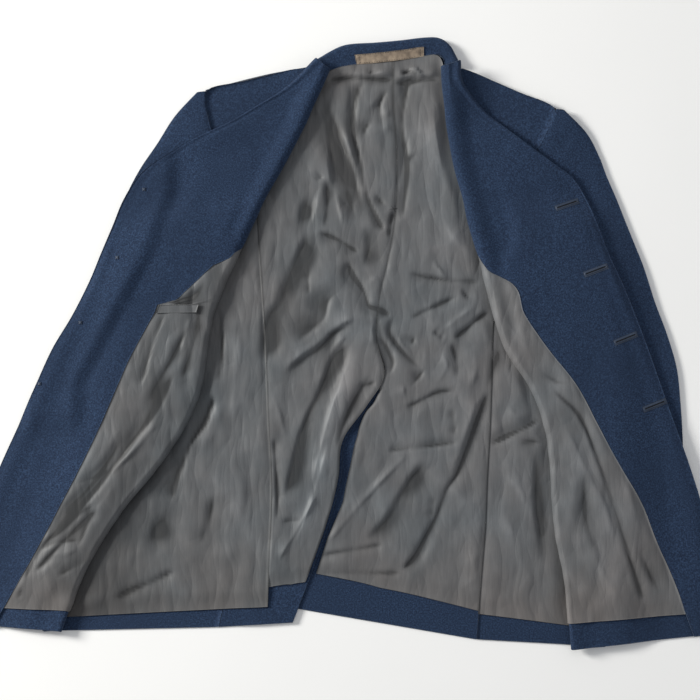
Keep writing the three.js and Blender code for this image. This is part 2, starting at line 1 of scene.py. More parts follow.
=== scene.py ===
from functools import partial
import math
import bmesh
import bpy
import numpy as np
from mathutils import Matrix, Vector


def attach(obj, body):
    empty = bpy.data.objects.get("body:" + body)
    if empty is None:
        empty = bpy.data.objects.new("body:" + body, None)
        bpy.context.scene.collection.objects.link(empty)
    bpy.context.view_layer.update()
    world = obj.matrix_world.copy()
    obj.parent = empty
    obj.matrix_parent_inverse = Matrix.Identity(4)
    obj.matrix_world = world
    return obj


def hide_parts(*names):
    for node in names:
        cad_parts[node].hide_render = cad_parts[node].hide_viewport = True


# Service dress jacket laid on its back, fronts opened out. Pattern sizes are in millimetres,
# wearer's right at -x and hem at -y; toMetres brings them to the frame of the model.

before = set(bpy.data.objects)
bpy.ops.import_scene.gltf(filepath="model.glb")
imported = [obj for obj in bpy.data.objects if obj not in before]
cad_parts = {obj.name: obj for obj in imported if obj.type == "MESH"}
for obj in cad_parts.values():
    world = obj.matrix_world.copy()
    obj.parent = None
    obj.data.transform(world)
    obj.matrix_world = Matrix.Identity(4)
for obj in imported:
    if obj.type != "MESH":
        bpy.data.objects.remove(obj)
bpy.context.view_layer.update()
print("frame loaded")

cameraSettings = {"looksAt": (0.010, -0.0156, 0.0), "standsAt": (0.010, -0.13419, 1.69586), "lens": 65.57}
# one low lamp at the side shows the creases; the others only soften its shadows
lightSettings = {
    "key": {"place": (-3.1, 1.0, 1.55), "size": 0.9, "power": 165, "colour": "#fffdf8"},
    "fill": {"place": (1.5, -0.6, 1.6), "size": 1.8, "power": 3.5, "colour": "#f2f6ff"},
    "top": {"place": (0.1, 0.9, 1.9), "size": 1.2, "power": 3.5, "colour": "#ffffff"},
}
roomBrightness = 0.38
floorColour = "#fafaf9"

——

● **What you should do**
Copy each line above containing the string "update".

● **Task solution**
    bpy.context.view_layer.update()
bpy.context.view_layer.update()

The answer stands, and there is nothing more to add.